The gospel is a message of a NEW LIFE in CHRIST.

Aren’t you tired of being a slave to your sins? Aren’t you exhausted with trying to feel good about yourself through plans and efforts which have all failed? Recreating your life through New Year’s resolutions, is not going to make any real change. You are going to eventually go back to your old habits with their old sins, and you are once again going to feel miserable about yourself. What you need is a change from within, but one which only the Spirit of God can create.

“If any man be in Christ he is a NEW creature; old things are passed away; behold, all things are become NEW” – II Corinthians 5:17. The Lord Jesus said in Revelation 2:17 – “I will give you a NEW name, to go along with that NEW life.” Paul tells us in Ephesians 4:14 that new creature in Christ is a “NEW man, which after God is created in righteousness and true holiness.” In speaking to Israel the Lord said, “Then will I sprinkle clean water upon you, and ye shall be clean; from all your filthiness and from all your idols, will I cleanse you. A new HEART also will I give you and a new SPIRIT will I put within you” – Ezekiel 36:25-26.

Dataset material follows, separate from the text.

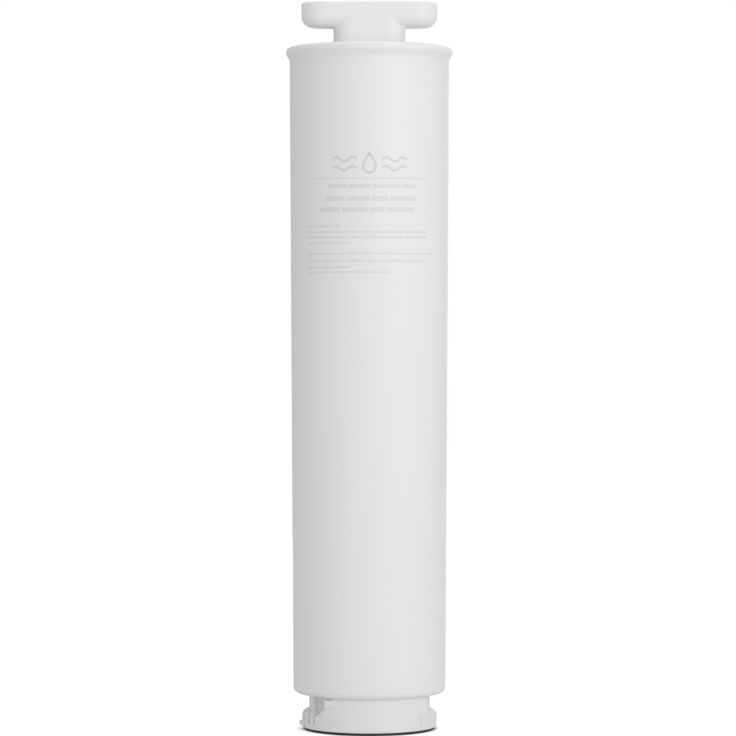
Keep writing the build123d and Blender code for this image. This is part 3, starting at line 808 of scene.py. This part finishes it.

And ultimately, where will this new life be lived? Today, we are nothing more than babes living and playing in our earthly nursery. One day, soon, every Christian will graduate to adulthood, living his new life in Christ, and wearing his new name in the glory of his Saviour’s presence. “Let not your heart be troubled; ye believe in God, believe also I me. In my father’s house are many mansions; if it were not so, I would have told you. I go to prepare a place for you. And if I go and prepare a place for you, I will come again, and receive you unto myself; that where I am there ye may be also.” The Book of Revelation tells us that there is a new home for those who believe on Christ. “Him that overcometh will I make a pillar in the temple of my God, and he shall go no more out: and I will write upon him the name of my God, and the name of the city of my God, which is new Jerusalem, which cometh down out of heaven from my God: and I will write upon him my new name.” – Revelation 3:12. “And God shall wipe away all tears from their eyes; and there shall be no more death, neither sorrow, nor crying, neither shall there be any more pain: for the former things are passed away. And he that sat upon the throne said, Behold, I make all things new. And he said unto me, Write: for these words are true and faithful.” – Revelation 21:4-5.

Conclusion:

The Bible uses the word “new” in other ways beyond these, some of which relate to the gospel. But rather than becoming tedious, let me stop here. On this first Lord’s day of 2024 – on this new Sunday of the New Year, please understand that you need to be born again. You need to become a “new creature” in Christ. Without the Lord’s deliverance from sin, you will die the old death only to taste the new judgment of the Lake of Fire.

I implore you to look unto Jesus this morning. Hear Him say once again, “If any man thirst, let him come unto me.” Right there in the privacy of your own heart, you can go to the Saviour, with the humble repentance and faith He is giving you. Believe on the Lord Jesus Christ. Trust Him for the forgiveness that your sins demand.